What you should do:
Repeat the full listing, word for word.

Dataset excerpt:
┏━━

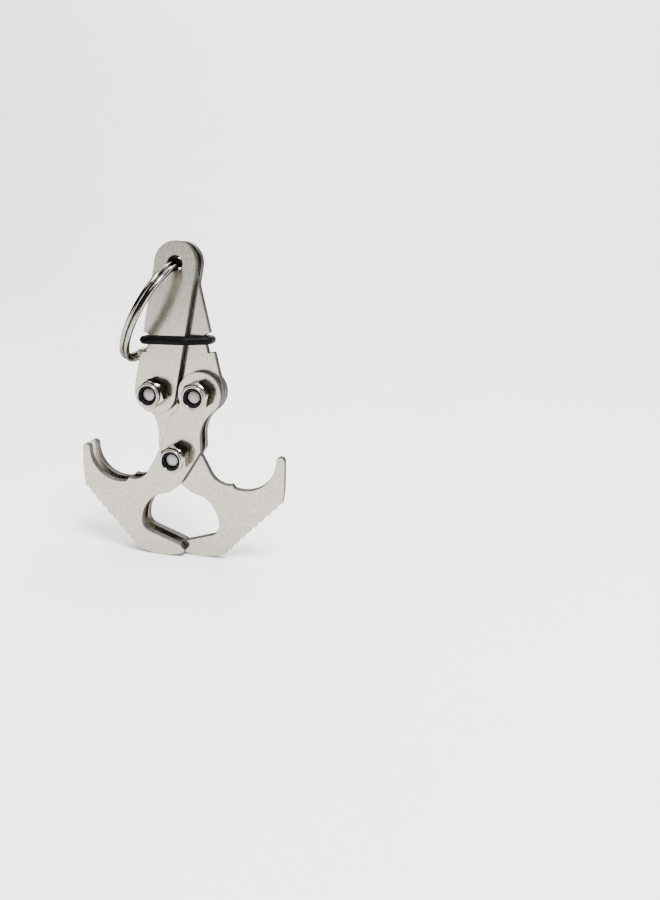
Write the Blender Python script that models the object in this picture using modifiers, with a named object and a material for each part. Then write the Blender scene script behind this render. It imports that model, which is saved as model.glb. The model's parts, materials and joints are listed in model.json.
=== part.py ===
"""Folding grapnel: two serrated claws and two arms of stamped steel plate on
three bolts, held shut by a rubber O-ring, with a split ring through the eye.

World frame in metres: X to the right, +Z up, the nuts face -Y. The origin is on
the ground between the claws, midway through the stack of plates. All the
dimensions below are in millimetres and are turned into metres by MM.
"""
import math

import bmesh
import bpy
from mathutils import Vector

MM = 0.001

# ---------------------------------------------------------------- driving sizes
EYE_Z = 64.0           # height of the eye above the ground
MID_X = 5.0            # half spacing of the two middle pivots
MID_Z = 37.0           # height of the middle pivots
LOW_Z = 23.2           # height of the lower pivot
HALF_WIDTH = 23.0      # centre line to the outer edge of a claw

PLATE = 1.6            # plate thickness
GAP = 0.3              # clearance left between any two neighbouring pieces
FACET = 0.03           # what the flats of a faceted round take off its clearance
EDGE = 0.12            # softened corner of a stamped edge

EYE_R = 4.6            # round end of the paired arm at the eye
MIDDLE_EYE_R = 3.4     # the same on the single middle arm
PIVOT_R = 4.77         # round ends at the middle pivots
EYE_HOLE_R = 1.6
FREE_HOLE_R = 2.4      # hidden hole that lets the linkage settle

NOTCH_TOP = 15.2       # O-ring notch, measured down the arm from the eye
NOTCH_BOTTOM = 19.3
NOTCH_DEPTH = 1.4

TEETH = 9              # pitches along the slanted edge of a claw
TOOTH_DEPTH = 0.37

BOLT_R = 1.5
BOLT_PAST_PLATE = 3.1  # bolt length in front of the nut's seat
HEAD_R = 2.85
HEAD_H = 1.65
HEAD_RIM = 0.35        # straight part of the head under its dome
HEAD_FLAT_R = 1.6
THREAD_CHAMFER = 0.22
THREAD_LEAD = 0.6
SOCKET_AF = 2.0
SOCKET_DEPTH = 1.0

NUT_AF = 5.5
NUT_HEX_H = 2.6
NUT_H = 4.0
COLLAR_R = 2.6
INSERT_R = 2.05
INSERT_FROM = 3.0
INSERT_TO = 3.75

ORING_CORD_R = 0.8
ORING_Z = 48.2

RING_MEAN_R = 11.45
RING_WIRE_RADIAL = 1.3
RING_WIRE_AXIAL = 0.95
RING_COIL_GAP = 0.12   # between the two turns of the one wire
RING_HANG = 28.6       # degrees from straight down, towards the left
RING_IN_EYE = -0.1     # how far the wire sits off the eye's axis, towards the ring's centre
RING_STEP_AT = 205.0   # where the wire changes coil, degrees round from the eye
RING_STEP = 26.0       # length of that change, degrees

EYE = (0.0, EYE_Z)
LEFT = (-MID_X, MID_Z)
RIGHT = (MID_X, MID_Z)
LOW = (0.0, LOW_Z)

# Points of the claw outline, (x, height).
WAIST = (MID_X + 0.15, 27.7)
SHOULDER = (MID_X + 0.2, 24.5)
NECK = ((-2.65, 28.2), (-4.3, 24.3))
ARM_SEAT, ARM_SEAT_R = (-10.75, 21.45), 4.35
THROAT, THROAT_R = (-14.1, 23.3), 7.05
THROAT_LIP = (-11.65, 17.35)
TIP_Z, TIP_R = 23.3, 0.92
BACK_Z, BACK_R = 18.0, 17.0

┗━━

Task answer:
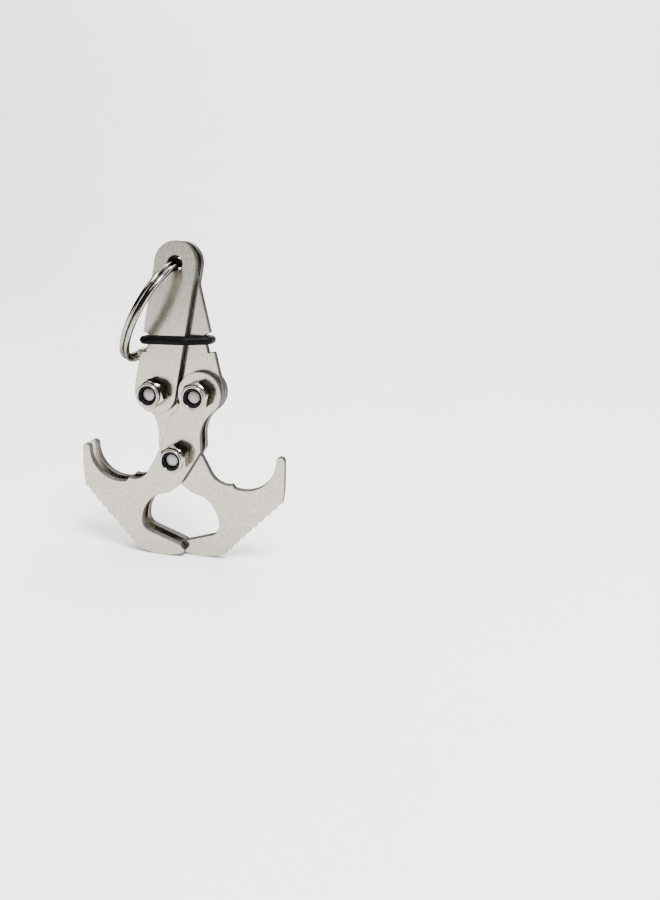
Write the Blender Python script that models the object in this picture using modifiers, with a named object and a material for each part. Then write the Blender scene script behind this render. It imports that model, which is saved as model.glb. The model's parts, materials and joints are listed in model.json.
=== part.py ===
"""Folding grapnel: two serrated claws and two arms of stamped steel plate on
three bolts, held shut by a rubber O-ring, with a split ring through the eye.

World frame in metres: X to the right, +Z up, the nuts face -Y. The origin is on
the ground between the claws, midway through the stack of plates. All the
dimensions below are in millimetres and are turned into metres by MM.
"""
import math

import bmesh
import bpy
from mathutils import Vector

MM = 0.001

# ---------------------------------------------------------------- driving sizes
EYE_Z = 64.0           # height of the eye above the ground
MID_X = 5.0            # half spacing of the two middle pivots
MID_Z = 37.0           # height of the middle pivots
LOW_Z = 23.2           # height of the lower pivot
HALF_WIDTH = 23.0      # centre line to the outer edge of a claw

PLATE = 1.6            # plate thickness
GAP = 0.3              # clearance left between any two neighbouring pieces
FACET = 0.03           # what the flats of a faceted round take off its clearance
EDGE = 0.12            # softened corner of a stamped edge

EYE_R = 4.6            # round end of the paired arm at the eye
MIDDLE_EYE_R = 3.4     # the same on the single middle arm
PIVOT_R = 4.77         # round ends at the middle pivots
EYE_HOLE_R = 1.6
FREE_HOLE_R = 2.4      # hidden hole that lets the linkage settle

NOTCH_TOP = 15.2       # O-ring notch, measured down the arm from the eye
NOTCH_BOTTOM = 19.3
NOTCH_DEPTH = 1.4

TEETH = 9              # pitches along the slanted edge of a claw
TOOTH_DEPTH = 0.37

BOLT_R = 1.5
BOLT_PAST_PLATE = 3.1  # bolt length in front of the nut's seat
HEAD_R = 2.85
HEAD_H = 1.65
HEAD_RIM = 0.35        # straight part of the head under its dome
HEAD_FLAT_R = 1.6
THREAD_CHAMFER = 0.22
THREAD_LEAD = 0.6
SOCKET_AF = 2.0
SOCKET_DEPTH = 1.0

NUT_AF = 5.5
NUT_HEX_H = 2.6
NUT_H = 4.0
COLLAR_R = 2.6
INSERT_R = 2.05
INSERT_FROM = 3.0
INSERT_TO = 3.75

ORING_CORD_R = 0.8
ORING_Z = 48.2

RING_MEAN_R = 11.45
RING_WIRE_RADIAL = 1.3
RING_WIRE_AXIAL = 0.95
RING_COIL_GAP = 0.12   # between the two turns of the one wire
RING_HANG = 28.6       # degrees from straight down, towards the left
RING_IN_EYE = -0.1     # how far the wire sits off the eye's axis, towards the ring's centre
RING_STEP_AT = 205.0   # where the wire changes coil, degrees round from the eye
RING_STEP = 26.0       # length of that change, degrees

EYE = (0.0, EYE_Z)
LEFT = (-MID_X, MID_Z)
RIGHT = (MID_X, MID_Z)
LOW = (0.0, LOW_Z)

# Points of the claw outline, (x, height).
WAIST = (MID_X + 0.15, 27.7)
SHOULDER = (MID_X + 0.2, 24.5)
NECK = ((-2.65, 28.2), (-4.3, 24.3))
ARM_SEAT, ARM_SEAT_R = (-10.75, 21.45), 4.35
THROAT, THROAT_R = (-14.1, 23.3), 7.05
THROAT_LIP = (-11.65, 17.35)
TIP_Z, TIP_R = 23.3, 0.92
BACK_Z, BACK_R = 18.0, 17.0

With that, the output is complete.